Mind you this has been my experience on medsurg with no monitors,, and the ER with monitors....Heck within a minute a competent nurse can tell you to what unit a patient is going to be admitted.
Apr 22, '04Quote from gaylord fawkerHi gaylord!hi all! im a nursing student and i have a project due regarding incompetent nursing. my question is what makes a incompetent nurse?...some examples would be great!!!!!! and oh yeah im new here and i justed wanted to say HI ALL! gaylord......
I dont think you really got the response you were looking for on this one
How about a new project??? Is it a "calling" or something else.....
Apr 22, '04geezzzz....or is it jeezzz....I have to remember to check the dates on the original threads!
Apr 23, '04Okay, a few examples of nurses I worked with (briefly) as they were either counseled out or decided our unit wasn't for them.
1. Pt has trach and NG tube.
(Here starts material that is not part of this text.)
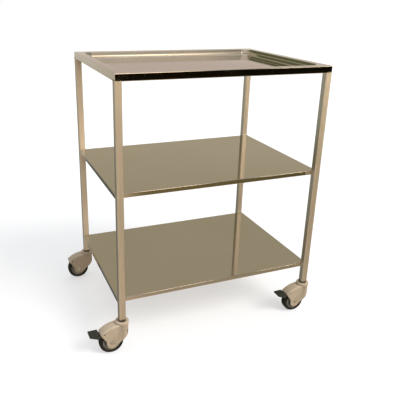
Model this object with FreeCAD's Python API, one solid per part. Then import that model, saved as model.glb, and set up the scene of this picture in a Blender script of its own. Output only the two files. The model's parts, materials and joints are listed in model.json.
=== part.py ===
# Instrument cart for a veterinary clinic: a recessed stainless tray on four square tube posts, two
# flat folded shelves between them and four swivel castors, the front two with a brake pedal.
# Millimetres. X runs along the long side, Y front to back, Z up, the floor is Z = 0, and the origin
# is under the middle of everything the cart covers on the floor.
import FreeCAD, Part
import math
import os

V = FreeCAD.Vector
os.makedirs("parts", exist_ok=True)

# ---- driving dimensions -----------------------------------------------------------------------

# frame
cart_width = 670.0
cart_depth = 500.0
cart_height = 840.0
tube = 20.0
tube_wall = 1.2
tube_corner = 2.0
post_foot = 107.0

# sheet metal
sheet = 1.2
tray_flange = 17.0
tray_return = 18.0
tray_corner = 1.8
shelf_flange = 14.0
shelf_return = 10.0
shelf_corner = 1.2
middle_shelf_top = 506.0
lower_shelf_top = 171.0
# tray recess from the ledge inwards: inset from the outer edge, depth below the ledge
recess_steps = [(24.0, 0.0), (26.0, 2.0), (26.6, 9.0), (30.5, 10.6), (31.6, 17.2), (34.5, 20.0)]
recess_corner = 30.0
stiffener_crown = 34.0
stiffener_brim = 14.0
stiffener_height = 11.0

# castors, measured from the swivel axis (the wheel trails towards -X) and from the floor
wheel_radius = 37.5
wheel_half = 12.0
rim_radius = 27.0
trail = 36.0
swivel_gap = 0.05
hood_half = 18.0
hood_inner = 14.5
hood_boss_radius = 19.0
hood_top = 94.0
hood_reach = 70.6
collar_radius = 21.0
collar_top = 100.5
collar_base = 92.0
pocket_radius = 12.0
pocket_floor = 78.0
boss_floor = 74.0
axle_radius = 4.0
axle_head_radius = 6.0
axle_head = 1.5
bush_radius = 6.5
rim_half = 13.0
stem_radius = 5.5
thread_radius = 5.0
stem_head_radius = 9.0
hex_across = 16.0
insert_length = 30.0
insert_flange = 2.5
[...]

RN asks another RN where to give the meds.
2. Pt. is on heparin. Pt has huge GI bleed, RN comes to me with a bedpan of about 400cc BRB and asks what she should do next.
3. Pt. is getting a unit of blood, blood finished infusing, RN switches over to NS, off the pump. Doesn't go back to check or tell oncoming RN, goes home. RN, doing her initial rounds, finds her 85 y.o. pt in acute pulmonary edema after receiving a liter of saline.
4. Pt. has central line, RN lets it go dry, doesn't tell anyone, hangs new bag, goes home, line has clotted off.
Apr 26, '04lack of adequate preceptorship, particularly for new nurses due to facilities overly concerned about the bottom dollar or their own ignorance of the importance of it. Personally, I feel it's more the 80/20 rule...20% of the problems are the blame of the individual, and 80% are a result of the system, for which the poor inidividual has no control.